Information supplied:
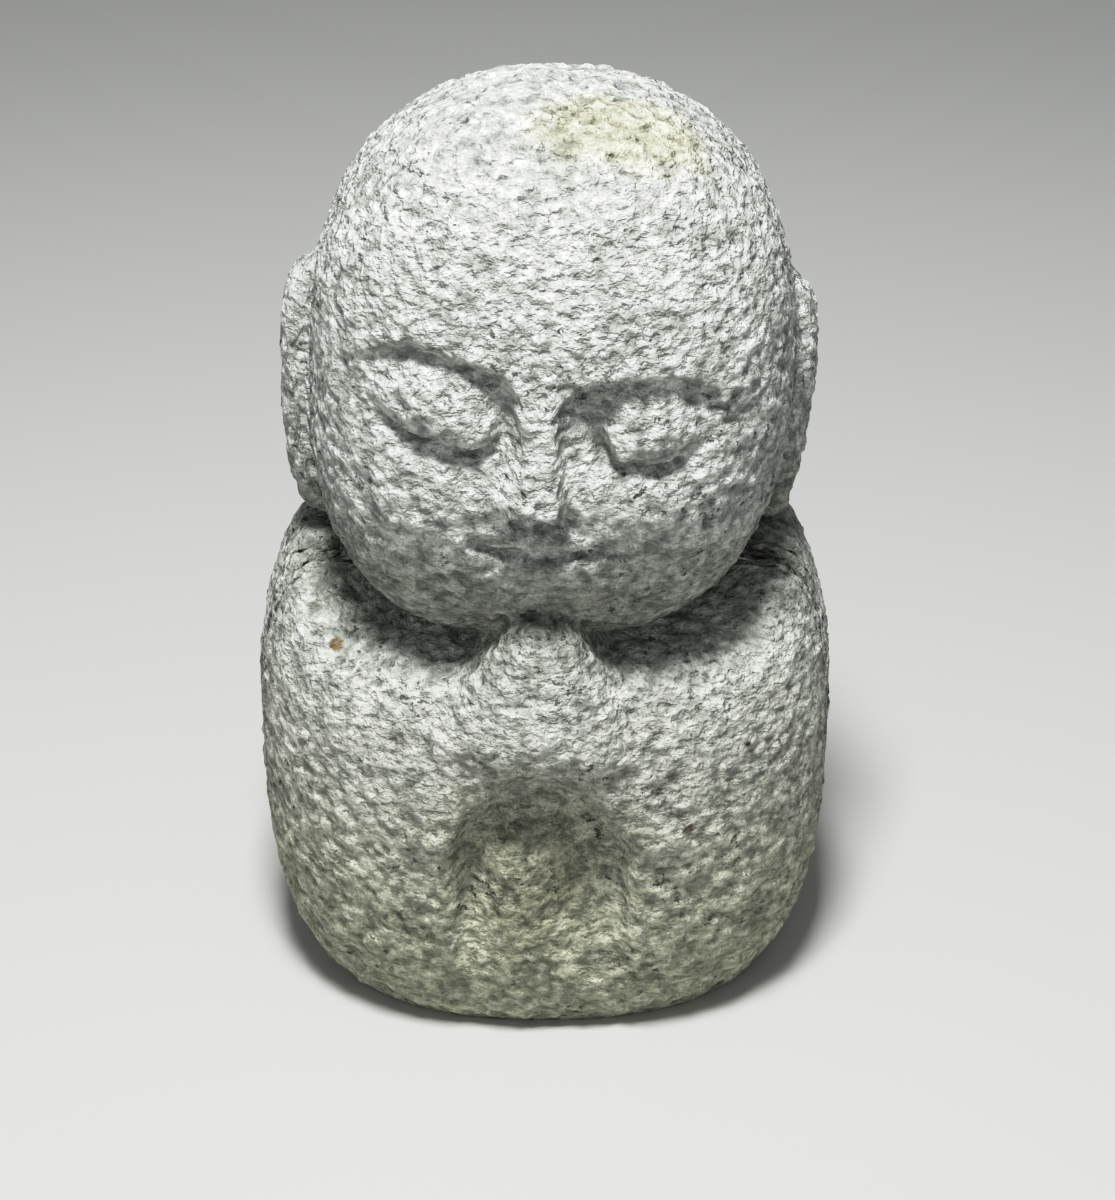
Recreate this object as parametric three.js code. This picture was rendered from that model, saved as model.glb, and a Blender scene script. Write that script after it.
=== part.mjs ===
// A small stone jizo statue: a bald, big-headed child monk with closed eyes and joined hands,
// carved from one block of granite. Millimetres, +Z up, the figure looks along -Y.
// The origin is on the flat underside, under the middle of the figure's width and depth.
//
// The whole figure is one field: a function of a point that is negative inside the stone. Each
// carved form is a field of its own, and soft joins blend them as a chisel leaves them. The skin
// is a sphere grid of three.js whose vertices are moved onto the field's surface.

import * as THREE from 'three';
import { mergeVertices } from 'three/addons/utils/BufferGeometryUtils.js';

// Whole figure
const HEIGHT = 121;

// Body: one barrel that holds robe, sleeves and shoulders
const BODY_WIDTH = 76;
const BODY_DEPTH = 65;
const BELLY_HEIGHT = 33;       // level of the widest section
const SHOULDER_HEIGHT = 71.5;  // where the barrel would close above
const BARREL_SINK = 8.5;       // how far below the underside it would close
const BODY_FORWARD = 0.4;      // middle of the barrel, in front of the origin
const BODY_PLAN = 2.4;         // squareness seen from above, 2 is round
const SHOULDER_PROFILE = 3.0;  // squareness of the shoulders
const HEM_PROFILE = 3.2;       // and of the hem

// Head
const HEAD_WIDTH = 60.2;
const HEAD_DEPTH = 61;
const CHIN_HEIGHT = 52.2;      // underside of the jaw, sunk in the body; the head fills the rest
const HEAD_OFFSET = 1.2;       // towards the figure's left
const HEAD_FORWARD = 1.0;
const JAW_DRIFT = 0.055;       // the jaw leans back to the right, per mm of drop
const FACE_PLAN = 2.7;         // squareness seen from above, at the face
const NAPE_PLAN = 2.15;        // and at the back
const CROWN_PROFILE = 2.5;
const JAW_PROFILE = 2.7;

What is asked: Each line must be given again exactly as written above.

Solved exercise:
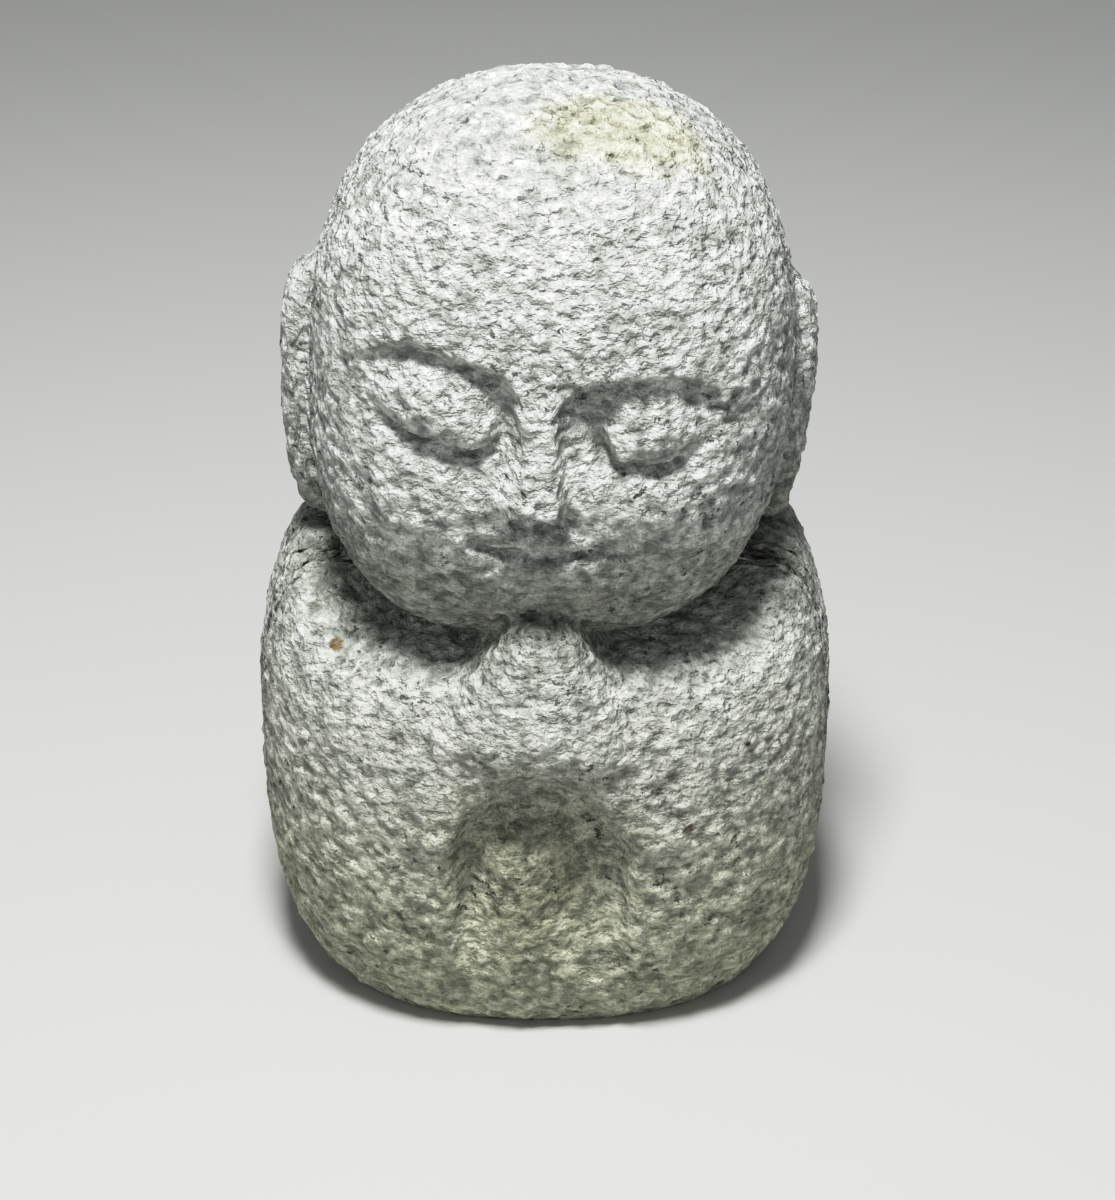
Recreate this object as parametric three.js code. This picture was rendered from that model, saved as model.glb, and a Blender scene script. Write that script after it.
=== part.mjs ===
// A small stone jizo statue: a bald, big-headed child monk with closed eyes and joined hands,
// carved from one block of granite. Millimetres, +Z up, the figure looks along -Y.
// The origin is on the flat underside, under the middle of the figure's width and depth.
//
// The whole figure is one field: a function of a point that is negative inside the stone. Each
// carved form is a field of its own, and soft joins blend them as a chisel leaves them. The skin
// is a sphere grid of three.js whose vertices are moved onto the field's surface.

import * as THREE from 'three';
import { mergeVertices } from 'three/addons/utils/BufferGeometryUtils.js';

// Whole figure
const HEIGHT = 121;

// Body: one barrel that holds robe, sleeves and shoulders
const BODY_WIDTH = 76;
const BODY_DEPTH = 65;
const BELLY_HEIGHT = 33;       // level of the widest section
const SHOULDER_HEIGHT = 71.5;  // where the barrel would close above
const BARREL_SINK = 8.5;       // how far below the underside it would close
const BODY_FORWARD = 0.4;      // middle of the barrel, in front of the origin
const BODY_PLAN = 2.4;         // squareness seen from above, 2 is round
const SHOULDER_PROFILE = 3.0;  // squareness of the shoulders
const HEM_PROFILE = 3.2;       // and of the hem

// Head
const HEAD_WIDTH = 60.2;
const HEAD_DEPTH = 61;
const CHIN_HEIGHT = 52.2;      // underside of the jaw, sunk in the body; the head fills the rest
const HEAD_OFFSET = 1.2;       // towards the figure's left
const HEAD_FORWARD = 1.0;
const JAW_DRIFT = 0.055;       // the jaw leans back to the right, per mm of drop
const FACE_PLAN = 2.7;         // squareness seen from above, at the face
const NAPE_PLAN = 2.15;        // and at the back
const CROWN_PROFILE = 2.5;
const JAW_PROFILE = 2.7;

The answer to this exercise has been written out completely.